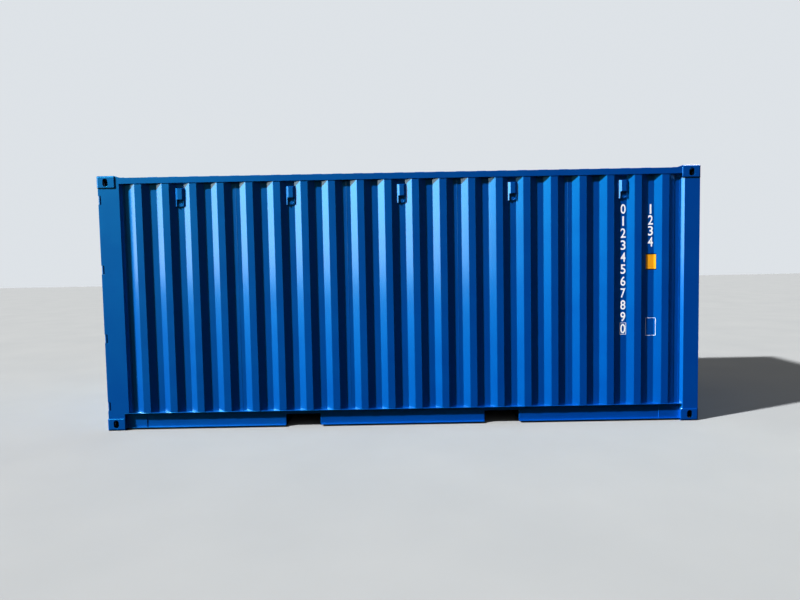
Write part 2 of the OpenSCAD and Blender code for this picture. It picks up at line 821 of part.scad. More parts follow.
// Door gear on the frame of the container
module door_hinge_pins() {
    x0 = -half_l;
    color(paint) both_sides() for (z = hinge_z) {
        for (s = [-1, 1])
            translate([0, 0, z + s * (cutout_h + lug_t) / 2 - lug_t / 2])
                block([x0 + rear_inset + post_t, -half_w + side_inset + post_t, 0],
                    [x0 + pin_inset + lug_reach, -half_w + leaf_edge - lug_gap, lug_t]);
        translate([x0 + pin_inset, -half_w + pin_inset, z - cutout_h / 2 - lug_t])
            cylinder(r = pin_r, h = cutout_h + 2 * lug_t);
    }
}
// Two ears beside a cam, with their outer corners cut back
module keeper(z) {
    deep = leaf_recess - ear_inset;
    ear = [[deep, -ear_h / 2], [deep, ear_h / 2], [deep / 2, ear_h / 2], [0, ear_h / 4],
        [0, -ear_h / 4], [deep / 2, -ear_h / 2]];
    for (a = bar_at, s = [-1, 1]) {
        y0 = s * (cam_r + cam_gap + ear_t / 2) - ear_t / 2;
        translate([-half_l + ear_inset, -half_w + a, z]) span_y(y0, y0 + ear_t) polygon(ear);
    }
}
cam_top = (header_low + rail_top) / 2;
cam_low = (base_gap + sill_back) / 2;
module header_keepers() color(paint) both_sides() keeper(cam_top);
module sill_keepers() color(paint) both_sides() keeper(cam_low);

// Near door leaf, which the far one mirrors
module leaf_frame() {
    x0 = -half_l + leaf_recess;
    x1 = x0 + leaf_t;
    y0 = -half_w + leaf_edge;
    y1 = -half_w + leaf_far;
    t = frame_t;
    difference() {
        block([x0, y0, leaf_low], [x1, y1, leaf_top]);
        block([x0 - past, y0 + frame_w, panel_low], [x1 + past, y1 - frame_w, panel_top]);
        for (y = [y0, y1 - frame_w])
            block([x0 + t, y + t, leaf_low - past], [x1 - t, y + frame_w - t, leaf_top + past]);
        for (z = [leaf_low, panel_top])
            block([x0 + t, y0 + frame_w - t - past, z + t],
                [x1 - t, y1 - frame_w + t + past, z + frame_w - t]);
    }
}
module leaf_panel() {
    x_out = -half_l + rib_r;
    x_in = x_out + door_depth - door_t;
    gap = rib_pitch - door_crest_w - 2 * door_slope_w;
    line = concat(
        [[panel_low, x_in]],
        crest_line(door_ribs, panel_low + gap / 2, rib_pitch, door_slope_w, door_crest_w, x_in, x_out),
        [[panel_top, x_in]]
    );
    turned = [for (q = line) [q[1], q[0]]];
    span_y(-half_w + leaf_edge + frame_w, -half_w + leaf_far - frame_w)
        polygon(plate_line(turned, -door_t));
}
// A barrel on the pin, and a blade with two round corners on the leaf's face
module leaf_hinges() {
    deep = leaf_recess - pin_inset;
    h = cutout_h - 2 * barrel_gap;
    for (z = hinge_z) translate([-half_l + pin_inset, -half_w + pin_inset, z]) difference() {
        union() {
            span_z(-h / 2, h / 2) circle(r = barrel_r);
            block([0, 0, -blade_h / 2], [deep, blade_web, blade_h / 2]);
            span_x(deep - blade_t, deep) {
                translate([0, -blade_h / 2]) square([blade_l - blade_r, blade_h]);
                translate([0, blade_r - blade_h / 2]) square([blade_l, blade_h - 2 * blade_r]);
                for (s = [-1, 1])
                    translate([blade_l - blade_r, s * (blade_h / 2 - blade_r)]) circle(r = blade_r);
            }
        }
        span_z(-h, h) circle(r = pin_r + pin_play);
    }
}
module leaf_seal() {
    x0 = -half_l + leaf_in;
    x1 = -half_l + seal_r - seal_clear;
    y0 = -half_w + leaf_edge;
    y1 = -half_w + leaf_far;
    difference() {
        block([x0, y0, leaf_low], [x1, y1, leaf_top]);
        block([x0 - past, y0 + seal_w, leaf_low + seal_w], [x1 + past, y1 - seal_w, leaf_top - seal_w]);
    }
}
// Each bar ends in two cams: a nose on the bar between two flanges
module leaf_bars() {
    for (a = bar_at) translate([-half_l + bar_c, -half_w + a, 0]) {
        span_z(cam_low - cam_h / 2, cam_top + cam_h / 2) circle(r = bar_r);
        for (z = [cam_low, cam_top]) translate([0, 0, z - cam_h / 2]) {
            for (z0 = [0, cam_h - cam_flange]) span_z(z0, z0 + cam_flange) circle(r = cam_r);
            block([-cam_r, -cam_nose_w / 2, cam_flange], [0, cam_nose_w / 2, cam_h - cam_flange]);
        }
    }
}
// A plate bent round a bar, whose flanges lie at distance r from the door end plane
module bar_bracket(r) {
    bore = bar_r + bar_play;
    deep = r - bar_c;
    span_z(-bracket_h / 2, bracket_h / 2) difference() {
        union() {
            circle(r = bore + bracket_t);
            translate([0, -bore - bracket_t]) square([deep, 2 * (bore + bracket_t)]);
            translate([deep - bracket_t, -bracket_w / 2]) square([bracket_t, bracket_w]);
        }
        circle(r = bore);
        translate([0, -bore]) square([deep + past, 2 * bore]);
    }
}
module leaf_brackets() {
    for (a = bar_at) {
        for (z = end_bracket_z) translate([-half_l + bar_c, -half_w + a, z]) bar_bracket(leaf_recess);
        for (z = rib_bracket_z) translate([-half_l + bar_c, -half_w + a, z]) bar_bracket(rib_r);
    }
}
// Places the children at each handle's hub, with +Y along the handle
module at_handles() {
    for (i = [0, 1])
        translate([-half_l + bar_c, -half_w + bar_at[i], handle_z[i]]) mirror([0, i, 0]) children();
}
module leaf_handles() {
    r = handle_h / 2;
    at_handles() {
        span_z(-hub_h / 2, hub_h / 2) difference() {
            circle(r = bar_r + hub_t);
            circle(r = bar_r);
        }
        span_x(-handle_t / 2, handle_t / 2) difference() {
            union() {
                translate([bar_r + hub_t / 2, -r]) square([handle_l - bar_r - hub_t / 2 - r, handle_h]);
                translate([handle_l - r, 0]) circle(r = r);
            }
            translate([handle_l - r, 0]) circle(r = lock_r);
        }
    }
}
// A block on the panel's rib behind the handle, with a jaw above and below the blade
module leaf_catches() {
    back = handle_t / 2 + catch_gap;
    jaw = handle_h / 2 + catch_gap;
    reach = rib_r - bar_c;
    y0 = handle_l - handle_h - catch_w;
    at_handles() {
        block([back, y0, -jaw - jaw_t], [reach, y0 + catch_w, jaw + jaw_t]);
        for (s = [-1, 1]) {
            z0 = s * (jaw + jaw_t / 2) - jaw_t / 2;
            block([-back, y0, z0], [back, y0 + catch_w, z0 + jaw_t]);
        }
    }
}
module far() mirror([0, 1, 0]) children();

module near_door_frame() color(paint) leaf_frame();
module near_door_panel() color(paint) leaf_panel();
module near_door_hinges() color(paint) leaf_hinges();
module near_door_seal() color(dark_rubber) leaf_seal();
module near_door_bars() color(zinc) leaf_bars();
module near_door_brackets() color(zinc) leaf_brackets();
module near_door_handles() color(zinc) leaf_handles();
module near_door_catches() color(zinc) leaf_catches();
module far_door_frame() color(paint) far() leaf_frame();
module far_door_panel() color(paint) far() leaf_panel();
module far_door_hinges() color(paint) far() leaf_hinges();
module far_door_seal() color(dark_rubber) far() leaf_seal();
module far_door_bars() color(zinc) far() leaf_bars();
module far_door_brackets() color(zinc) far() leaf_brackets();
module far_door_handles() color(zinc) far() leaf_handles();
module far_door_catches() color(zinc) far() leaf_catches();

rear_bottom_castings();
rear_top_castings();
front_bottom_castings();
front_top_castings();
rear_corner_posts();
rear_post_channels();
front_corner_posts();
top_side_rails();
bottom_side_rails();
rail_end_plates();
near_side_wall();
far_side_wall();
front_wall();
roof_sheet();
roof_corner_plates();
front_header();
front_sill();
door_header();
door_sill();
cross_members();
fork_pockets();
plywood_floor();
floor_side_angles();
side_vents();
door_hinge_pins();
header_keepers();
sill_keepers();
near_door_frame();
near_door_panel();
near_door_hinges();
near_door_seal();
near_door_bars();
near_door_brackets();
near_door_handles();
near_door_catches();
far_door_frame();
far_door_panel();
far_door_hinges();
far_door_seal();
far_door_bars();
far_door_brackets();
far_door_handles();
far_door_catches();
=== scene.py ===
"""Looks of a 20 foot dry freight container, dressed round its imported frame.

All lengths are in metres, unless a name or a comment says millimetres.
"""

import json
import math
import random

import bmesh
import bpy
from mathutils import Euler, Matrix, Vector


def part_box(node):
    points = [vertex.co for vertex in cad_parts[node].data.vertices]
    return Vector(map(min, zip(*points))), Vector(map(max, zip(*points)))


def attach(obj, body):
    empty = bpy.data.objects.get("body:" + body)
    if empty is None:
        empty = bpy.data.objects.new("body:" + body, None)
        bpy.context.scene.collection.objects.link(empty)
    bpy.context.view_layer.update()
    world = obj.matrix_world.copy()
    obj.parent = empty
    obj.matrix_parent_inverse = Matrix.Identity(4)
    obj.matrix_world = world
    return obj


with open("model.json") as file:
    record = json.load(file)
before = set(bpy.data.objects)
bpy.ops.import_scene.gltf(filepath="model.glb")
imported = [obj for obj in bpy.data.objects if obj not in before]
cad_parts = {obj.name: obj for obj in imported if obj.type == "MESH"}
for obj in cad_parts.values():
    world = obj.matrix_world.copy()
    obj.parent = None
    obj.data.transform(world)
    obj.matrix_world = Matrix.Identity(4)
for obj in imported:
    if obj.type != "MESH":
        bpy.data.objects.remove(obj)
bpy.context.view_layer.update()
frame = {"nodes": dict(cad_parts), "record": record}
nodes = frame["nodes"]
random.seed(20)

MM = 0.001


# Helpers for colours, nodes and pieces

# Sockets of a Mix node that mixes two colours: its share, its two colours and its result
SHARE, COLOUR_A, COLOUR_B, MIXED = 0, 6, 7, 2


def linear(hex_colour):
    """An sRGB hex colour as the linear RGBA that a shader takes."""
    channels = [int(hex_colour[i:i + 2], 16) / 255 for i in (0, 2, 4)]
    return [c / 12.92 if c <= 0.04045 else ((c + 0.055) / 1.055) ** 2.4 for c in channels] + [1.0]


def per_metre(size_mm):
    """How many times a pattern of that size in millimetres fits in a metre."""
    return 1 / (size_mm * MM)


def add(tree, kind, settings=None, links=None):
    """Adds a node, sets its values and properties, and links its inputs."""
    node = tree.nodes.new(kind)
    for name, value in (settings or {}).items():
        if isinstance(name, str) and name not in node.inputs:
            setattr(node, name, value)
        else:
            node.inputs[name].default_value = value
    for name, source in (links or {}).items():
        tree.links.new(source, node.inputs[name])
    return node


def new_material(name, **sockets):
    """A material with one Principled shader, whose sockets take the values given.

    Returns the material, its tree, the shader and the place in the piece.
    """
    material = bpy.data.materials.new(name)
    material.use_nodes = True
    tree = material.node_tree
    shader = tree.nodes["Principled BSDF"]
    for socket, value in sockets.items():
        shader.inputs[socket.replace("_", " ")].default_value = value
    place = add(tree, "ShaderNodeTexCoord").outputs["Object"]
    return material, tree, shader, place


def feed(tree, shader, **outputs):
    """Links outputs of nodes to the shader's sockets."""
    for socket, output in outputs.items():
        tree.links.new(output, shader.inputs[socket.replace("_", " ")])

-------

* [Task instructions]: Return exactly the lines from the line that has "rear_bottom_castings();" to the line that has "obj.matrix_world = world", both of them included.

* [Exercise solution]:
rear_bottom_castings();
rear_top_castings();
front_bottom_castings();
front_top_castings();
rear_corner_posts();
rear_post_channels();
front_corner_posts();
top_side_rails();
bottom_side_rails();
rail_end_plates();
near_side_wall();
far_side_wall();
front_wall();
roof_sheet();
roof_corner_plates();
front_header();
front_sill();
door_header();
door_sill();
cross_members();
fork_pockets();
plywood_floor();
floor_side_angles();
side_vents();
door_hinge_pins();
header_keepers();
sill_keepers();
near_door_frame();
near_door_panel();
near_door_hinges();
near_door_seal();
near_door_bars();
near_door_brackets();
near_door_handles();
near_door_catches();
far_door_frame();
far_door_panel();
far_door_hinges();
far_door_seal();
far_door_bars();
far_door_brackets();
far_door_handles();
far_door_catches();
=== scene.py ===
"""Looks of a 20 foot dry freight container, dressed round its imported frame.

All lengths are in metres, unless a name or a comment says millimetres.
"""

import json
import math
import random

import bmesh
import bpy
from mathutils import Euler, Matrix, Vector


def part_box(node):
    points = [vertex.co for vertex in cad_parts[node].data.vertices]
    return Vector(map(min, zip(*points))), Vector(map(max, zip(*points)))


def attach(obj, body):
    empty = bpy.data.objects.get("body:" + body)
    if empty is None:
        empty = bpy.data.objects.new("body:" + body, None)
        bpy.context.scene.collection.objects.link(empty)
    bpy.context.view_layer.update()
    world = obj.matrix_world.copy()
    obj.parent = empty
    obj.matrix_parent_inverse = Matrix.Identity(4)
    obj.matrix_world = world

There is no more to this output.